+++ DATA TO PROCESS
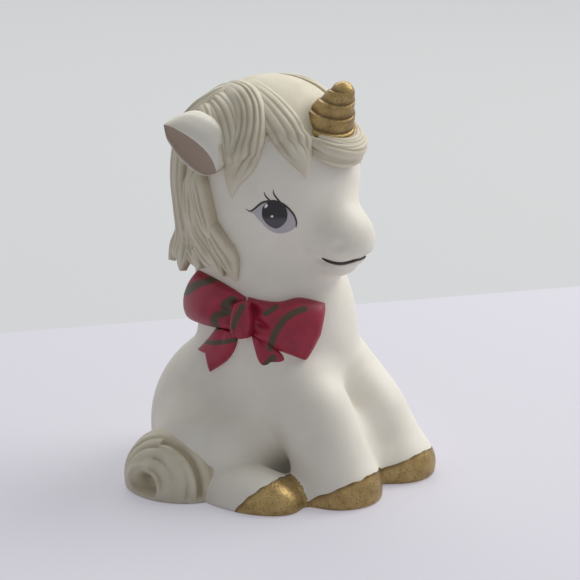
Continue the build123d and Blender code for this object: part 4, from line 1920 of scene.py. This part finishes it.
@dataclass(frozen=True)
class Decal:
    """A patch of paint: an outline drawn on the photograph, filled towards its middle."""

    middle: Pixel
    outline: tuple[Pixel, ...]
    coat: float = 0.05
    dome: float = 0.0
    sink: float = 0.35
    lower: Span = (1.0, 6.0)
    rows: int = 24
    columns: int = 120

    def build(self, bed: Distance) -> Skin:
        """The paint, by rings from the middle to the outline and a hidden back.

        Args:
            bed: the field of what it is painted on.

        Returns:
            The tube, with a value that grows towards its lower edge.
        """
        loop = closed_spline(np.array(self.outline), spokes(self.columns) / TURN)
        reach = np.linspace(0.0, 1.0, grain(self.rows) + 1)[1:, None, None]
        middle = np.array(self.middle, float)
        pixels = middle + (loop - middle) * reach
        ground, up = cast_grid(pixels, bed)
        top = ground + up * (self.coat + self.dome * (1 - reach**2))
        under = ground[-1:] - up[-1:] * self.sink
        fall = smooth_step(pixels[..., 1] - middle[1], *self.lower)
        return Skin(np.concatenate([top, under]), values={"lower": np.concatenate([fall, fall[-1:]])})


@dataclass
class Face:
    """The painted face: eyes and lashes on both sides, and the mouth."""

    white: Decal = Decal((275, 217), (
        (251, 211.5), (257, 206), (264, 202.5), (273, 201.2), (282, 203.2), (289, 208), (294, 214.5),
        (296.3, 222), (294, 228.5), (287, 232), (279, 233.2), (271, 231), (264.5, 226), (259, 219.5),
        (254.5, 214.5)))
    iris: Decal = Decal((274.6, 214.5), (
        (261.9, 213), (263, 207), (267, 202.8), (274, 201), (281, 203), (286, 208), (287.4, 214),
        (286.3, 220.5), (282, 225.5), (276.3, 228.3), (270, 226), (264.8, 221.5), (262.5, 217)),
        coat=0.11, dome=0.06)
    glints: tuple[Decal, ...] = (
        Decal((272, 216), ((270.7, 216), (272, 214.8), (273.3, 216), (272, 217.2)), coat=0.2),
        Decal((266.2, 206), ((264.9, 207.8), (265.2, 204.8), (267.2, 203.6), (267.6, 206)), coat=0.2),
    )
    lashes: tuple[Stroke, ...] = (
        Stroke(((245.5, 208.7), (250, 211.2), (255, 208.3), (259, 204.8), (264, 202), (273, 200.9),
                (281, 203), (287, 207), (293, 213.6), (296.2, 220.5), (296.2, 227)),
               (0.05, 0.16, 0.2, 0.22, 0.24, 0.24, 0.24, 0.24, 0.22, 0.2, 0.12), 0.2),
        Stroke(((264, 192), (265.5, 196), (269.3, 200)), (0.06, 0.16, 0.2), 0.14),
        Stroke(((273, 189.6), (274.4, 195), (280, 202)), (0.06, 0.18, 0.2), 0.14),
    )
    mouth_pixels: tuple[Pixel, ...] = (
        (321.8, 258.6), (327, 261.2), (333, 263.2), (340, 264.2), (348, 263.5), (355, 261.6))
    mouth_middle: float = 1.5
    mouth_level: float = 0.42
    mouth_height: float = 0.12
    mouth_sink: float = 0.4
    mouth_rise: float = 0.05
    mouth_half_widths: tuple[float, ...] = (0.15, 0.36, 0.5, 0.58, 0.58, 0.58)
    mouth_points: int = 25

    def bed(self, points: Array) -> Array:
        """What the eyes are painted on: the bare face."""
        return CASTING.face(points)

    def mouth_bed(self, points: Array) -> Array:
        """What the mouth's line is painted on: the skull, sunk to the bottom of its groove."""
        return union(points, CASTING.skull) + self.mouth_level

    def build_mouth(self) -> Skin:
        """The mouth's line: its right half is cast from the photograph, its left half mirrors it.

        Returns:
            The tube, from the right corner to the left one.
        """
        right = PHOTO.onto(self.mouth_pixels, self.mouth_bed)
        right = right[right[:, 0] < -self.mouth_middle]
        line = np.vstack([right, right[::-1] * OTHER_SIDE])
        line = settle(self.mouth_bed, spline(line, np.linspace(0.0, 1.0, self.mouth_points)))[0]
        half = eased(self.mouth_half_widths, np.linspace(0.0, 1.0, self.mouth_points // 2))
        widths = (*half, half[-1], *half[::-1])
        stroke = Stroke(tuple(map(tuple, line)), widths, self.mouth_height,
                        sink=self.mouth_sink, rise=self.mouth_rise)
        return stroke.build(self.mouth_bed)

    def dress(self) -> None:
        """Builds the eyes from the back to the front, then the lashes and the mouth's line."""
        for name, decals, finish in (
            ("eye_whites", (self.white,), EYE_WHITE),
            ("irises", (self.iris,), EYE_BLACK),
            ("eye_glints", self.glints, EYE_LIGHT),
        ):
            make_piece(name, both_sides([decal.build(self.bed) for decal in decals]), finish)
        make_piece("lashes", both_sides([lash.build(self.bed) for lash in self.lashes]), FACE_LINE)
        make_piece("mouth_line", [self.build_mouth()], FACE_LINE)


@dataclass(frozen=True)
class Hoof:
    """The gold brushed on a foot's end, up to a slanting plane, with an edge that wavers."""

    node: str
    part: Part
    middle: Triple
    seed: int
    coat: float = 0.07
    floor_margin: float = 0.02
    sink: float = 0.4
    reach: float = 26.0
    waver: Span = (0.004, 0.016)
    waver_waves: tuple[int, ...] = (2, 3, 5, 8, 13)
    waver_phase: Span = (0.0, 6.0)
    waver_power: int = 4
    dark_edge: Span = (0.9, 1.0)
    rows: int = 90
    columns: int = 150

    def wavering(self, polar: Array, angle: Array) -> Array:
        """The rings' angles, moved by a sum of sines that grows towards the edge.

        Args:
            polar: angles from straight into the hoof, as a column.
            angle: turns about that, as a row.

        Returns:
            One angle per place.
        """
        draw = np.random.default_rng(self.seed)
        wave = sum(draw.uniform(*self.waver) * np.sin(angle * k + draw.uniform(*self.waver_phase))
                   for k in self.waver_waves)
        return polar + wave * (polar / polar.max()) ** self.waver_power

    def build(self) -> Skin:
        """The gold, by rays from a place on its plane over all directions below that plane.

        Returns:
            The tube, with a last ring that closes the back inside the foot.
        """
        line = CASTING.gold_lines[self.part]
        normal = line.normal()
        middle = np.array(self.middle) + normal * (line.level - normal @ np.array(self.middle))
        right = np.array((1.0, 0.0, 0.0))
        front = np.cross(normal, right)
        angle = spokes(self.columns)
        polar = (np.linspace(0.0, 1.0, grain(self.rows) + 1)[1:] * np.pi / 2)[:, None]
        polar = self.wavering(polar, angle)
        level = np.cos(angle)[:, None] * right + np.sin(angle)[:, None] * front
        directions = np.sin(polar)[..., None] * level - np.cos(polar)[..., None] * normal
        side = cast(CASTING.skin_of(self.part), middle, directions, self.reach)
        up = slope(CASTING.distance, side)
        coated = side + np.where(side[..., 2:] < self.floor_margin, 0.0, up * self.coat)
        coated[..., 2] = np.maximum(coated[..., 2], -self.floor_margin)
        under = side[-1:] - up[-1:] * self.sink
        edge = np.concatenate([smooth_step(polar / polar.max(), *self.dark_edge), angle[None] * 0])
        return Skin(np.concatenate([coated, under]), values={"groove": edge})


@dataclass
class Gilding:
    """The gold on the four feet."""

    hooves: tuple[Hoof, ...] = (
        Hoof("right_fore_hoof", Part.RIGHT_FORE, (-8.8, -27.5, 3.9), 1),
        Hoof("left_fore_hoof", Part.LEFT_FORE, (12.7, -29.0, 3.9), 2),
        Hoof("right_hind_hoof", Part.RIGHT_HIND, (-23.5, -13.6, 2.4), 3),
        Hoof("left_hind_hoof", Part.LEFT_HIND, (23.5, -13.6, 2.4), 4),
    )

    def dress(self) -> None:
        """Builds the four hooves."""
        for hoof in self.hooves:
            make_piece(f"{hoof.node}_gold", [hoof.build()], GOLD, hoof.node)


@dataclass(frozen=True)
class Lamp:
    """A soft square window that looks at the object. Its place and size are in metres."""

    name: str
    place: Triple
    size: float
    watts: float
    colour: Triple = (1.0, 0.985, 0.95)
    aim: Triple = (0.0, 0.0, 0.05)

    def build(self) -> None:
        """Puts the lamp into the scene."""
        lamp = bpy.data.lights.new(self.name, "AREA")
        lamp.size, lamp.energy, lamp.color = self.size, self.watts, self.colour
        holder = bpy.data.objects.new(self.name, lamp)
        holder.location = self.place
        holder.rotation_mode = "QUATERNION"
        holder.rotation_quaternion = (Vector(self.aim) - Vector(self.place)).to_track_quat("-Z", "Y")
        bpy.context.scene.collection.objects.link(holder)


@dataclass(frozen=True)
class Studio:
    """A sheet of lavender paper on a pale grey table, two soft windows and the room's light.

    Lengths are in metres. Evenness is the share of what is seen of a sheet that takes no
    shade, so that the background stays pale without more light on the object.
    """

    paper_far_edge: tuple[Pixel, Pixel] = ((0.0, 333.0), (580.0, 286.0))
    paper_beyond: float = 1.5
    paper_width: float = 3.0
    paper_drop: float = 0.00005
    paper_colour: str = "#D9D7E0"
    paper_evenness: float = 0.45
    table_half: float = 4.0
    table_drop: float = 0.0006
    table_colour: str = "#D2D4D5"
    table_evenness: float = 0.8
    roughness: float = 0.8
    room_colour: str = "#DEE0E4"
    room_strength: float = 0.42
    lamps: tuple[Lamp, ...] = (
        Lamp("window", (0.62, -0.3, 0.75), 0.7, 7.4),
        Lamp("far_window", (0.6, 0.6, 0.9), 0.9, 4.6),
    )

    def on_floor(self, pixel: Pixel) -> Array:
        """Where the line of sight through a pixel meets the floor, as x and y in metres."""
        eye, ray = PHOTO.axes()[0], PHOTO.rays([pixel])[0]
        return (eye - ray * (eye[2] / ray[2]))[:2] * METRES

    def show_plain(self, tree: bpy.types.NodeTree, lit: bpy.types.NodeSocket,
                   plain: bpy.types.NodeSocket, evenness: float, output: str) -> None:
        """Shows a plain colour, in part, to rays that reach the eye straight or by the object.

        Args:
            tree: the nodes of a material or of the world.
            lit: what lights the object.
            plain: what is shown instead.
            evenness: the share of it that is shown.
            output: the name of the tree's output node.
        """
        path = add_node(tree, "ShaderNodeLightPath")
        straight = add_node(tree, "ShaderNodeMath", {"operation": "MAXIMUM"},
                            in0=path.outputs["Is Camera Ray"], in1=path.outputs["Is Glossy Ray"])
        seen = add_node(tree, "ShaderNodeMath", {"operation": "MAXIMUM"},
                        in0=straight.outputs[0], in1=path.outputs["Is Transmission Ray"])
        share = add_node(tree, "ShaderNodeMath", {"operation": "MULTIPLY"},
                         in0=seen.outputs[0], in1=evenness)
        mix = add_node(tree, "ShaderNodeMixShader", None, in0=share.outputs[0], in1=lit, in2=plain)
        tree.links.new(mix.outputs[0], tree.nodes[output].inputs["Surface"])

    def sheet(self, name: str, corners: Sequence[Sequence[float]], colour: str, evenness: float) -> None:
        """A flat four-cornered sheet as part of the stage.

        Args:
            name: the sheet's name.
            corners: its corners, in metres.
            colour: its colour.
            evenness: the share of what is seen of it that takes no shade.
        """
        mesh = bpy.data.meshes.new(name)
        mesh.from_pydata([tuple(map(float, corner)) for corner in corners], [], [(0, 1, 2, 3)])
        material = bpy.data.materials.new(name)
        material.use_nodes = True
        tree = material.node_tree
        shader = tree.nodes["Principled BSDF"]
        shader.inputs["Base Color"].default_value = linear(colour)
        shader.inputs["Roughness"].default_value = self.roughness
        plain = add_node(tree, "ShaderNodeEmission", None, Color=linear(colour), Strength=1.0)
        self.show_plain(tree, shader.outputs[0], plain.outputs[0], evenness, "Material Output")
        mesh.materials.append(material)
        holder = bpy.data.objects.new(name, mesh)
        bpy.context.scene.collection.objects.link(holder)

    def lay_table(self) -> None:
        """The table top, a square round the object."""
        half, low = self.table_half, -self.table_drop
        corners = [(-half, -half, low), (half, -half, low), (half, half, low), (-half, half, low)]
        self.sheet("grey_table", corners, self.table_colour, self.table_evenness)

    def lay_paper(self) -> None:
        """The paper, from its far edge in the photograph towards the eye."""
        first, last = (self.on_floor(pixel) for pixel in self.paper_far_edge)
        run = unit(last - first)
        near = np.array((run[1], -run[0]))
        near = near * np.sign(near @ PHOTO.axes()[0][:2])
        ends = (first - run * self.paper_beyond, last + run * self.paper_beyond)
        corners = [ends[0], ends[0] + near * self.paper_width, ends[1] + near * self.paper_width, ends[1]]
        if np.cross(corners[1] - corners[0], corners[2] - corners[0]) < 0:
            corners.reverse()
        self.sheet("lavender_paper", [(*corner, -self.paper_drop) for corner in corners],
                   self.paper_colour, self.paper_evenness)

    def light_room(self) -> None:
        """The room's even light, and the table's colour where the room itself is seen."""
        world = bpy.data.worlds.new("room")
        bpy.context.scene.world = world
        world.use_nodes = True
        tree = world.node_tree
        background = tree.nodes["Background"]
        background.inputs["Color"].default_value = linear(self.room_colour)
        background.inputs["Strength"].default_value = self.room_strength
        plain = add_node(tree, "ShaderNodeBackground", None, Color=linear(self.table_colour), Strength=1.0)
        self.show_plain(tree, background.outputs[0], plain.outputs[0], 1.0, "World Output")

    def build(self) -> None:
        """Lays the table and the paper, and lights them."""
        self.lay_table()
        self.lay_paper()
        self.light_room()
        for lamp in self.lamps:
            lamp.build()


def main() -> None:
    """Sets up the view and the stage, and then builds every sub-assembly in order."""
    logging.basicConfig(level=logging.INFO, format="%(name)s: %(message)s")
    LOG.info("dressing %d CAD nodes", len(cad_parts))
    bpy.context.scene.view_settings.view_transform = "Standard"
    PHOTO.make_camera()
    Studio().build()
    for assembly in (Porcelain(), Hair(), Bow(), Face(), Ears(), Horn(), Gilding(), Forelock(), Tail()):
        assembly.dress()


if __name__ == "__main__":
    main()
++++++
+++ DATA TO PROCESS
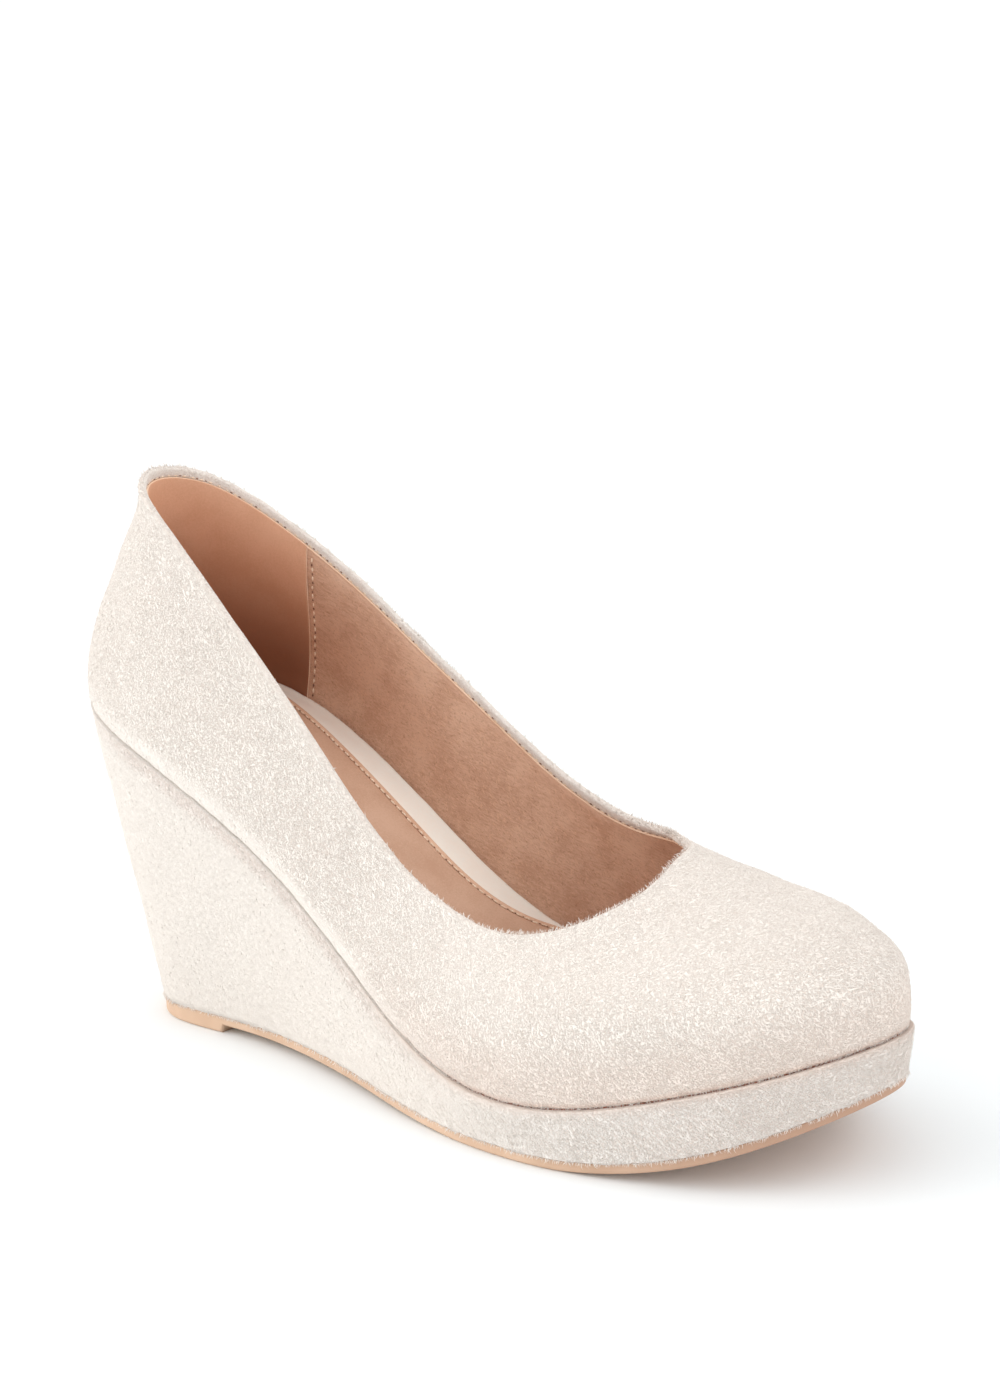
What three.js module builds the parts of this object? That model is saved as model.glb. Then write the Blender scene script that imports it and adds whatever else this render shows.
++++++
+++ DATA TO PROCESS
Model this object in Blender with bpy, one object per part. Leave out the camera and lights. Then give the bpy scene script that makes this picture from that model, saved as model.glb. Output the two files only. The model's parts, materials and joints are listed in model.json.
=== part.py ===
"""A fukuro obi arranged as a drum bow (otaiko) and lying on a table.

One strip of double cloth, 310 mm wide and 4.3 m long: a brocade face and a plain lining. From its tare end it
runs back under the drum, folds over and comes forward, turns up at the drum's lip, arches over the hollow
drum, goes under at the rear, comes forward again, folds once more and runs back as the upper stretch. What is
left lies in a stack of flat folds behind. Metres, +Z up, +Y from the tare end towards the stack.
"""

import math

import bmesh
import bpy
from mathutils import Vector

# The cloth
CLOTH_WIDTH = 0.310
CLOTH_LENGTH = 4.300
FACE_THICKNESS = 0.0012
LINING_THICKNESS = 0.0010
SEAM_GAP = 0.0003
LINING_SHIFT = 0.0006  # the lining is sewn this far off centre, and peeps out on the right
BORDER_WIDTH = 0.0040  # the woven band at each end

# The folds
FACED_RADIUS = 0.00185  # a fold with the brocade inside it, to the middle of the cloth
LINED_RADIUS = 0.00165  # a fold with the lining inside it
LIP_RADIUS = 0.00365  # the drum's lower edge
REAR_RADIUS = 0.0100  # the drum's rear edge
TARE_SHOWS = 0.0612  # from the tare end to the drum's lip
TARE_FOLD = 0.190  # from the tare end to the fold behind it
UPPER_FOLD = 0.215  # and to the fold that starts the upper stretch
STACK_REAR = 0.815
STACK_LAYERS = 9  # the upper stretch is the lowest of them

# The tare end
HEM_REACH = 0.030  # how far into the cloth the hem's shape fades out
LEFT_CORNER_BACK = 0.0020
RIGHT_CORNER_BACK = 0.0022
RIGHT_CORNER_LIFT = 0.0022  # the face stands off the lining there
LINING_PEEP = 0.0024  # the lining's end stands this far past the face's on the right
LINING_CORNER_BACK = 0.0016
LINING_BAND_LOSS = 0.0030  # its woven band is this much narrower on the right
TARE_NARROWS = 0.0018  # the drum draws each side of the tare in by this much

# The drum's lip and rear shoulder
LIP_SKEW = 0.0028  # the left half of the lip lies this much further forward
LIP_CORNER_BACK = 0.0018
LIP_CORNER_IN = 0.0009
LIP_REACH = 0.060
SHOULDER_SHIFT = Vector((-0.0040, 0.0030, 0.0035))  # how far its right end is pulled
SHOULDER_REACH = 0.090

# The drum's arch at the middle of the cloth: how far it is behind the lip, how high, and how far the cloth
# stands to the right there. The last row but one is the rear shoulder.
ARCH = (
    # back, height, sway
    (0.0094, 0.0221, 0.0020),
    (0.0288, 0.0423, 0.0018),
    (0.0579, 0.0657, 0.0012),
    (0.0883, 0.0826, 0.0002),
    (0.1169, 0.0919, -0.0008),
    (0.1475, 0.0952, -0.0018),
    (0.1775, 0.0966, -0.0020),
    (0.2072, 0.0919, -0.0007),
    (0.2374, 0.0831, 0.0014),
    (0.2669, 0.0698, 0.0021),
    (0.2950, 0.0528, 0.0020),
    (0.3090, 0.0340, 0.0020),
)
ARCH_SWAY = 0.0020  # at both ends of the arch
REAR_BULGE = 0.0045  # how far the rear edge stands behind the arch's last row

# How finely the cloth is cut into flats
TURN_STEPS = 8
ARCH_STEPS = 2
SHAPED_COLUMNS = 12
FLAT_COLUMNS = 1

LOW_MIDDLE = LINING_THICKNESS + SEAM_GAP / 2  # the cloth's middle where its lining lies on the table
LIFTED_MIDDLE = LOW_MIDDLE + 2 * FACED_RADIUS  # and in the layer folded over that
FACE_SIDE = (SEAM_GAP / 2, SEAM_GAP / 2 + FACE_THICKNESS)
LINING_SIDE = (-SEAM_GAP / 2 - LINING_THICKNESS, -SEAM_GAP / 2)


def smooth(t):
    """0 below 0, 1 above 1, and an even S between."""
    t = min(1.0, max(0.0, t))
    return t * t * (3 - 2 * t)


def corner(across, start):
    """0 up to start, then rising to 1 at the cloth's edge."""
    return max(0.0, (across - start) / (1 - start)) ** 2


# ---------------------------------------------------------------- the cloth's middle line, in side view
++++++
WHAT YOU HAVE TO DO » Return verbatim the lines that run from the line containing "Continue the build123d" through the line containing "columns: int = 120", inclusive.

RESPONSE »
Continue the build123d and Blender code for this object: part 4, from line 1920 of scene.py. This part finishes it.
@dataclass(frozen=True)
class Decal:
    """A patch of paint: an outline drawn on the photograph, filled towards its middle."""

    middle: Pixel
    outline: tuple[Pixel, ...]
    coat: float = 0.05
    dome: float = 0.0
    sink: float = 0.35
    lower: Span = (1.0, 6.0)
    rows: int = 24
    columns: int = 120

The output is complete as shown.